Mientras el hombre hacía su trabajo y me dejaba las patillas como si me las hubieran dibujado con regla y cartabón, pensaba yo también en las ventajas de la especialización. Los franceses, decía yo, llevan compitiendo todo el tiempo por ver quién cocina mejor: resultado: que en cualquier bar de mala muerte de Francia uno come como un emperador. Los italianos, con la moda. Resultado: tú vas por Italia y está todo el mundo bien vestido. Dede la altiva princesa a la que pesca en ruin barca. Los españoles, señora, llevamos siglos compitiendo por ver quién hace los mejores chistes (Bertín está convencido de que ha ganado esta carrera secular). De resultas de lo cual, somos (sin lugar a dudas, además) el pueblo más ingenioso de Europa y el que tiene mejor conversación.

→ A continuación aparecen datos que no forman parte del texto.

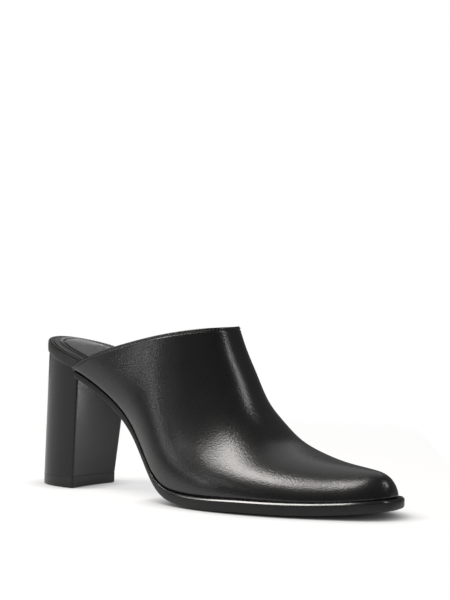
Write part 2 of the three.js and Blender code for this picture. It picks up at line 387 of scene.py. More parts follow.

Los turcos, no cabe duda: se han especializado en el ramo capilar. Y de ahí que, incluso las peluquerías más humildes (como la mía) gocen de un servicio estupendo. Sobre todo en las de caballeros.
Cuando el chico ha terminado de afeitarme y de arreglarme la barba, con un gesto me ha indicado que me aproximase al lavabo que tenía enfrente y luego, de una manera experta, me ha lavado la cara. Y he pensado yo que era hermoso el ser tocado por aquellas manos trabajadoras, y que los apóstoles, cuando Jesús les lavó los pies, debieron de sentir esa misma humildísima satisfacción que yo sentía. Como si quisiera sacarme de mis ensueños, mi peluquero me ha secado la cara cuidadosamente (con una especie de ternura comercial, como si dijésemos) y luego me ha echado after-shave de abuelo (como el Barón Dandy que usaba el mío, pero sin el olor a matarratas) para, con el escozor, sacarme de mis ensoñaciones bíblicas.
Luego, me ha colocado el cuello del jersey, que me había recogido porque le obstaculizaba en su trabajo y me ha conducido a la caja.
Le he dejado dos eurazos de propina para que se los gaste en vino y turcas (que se lo ha ganao, el chaval).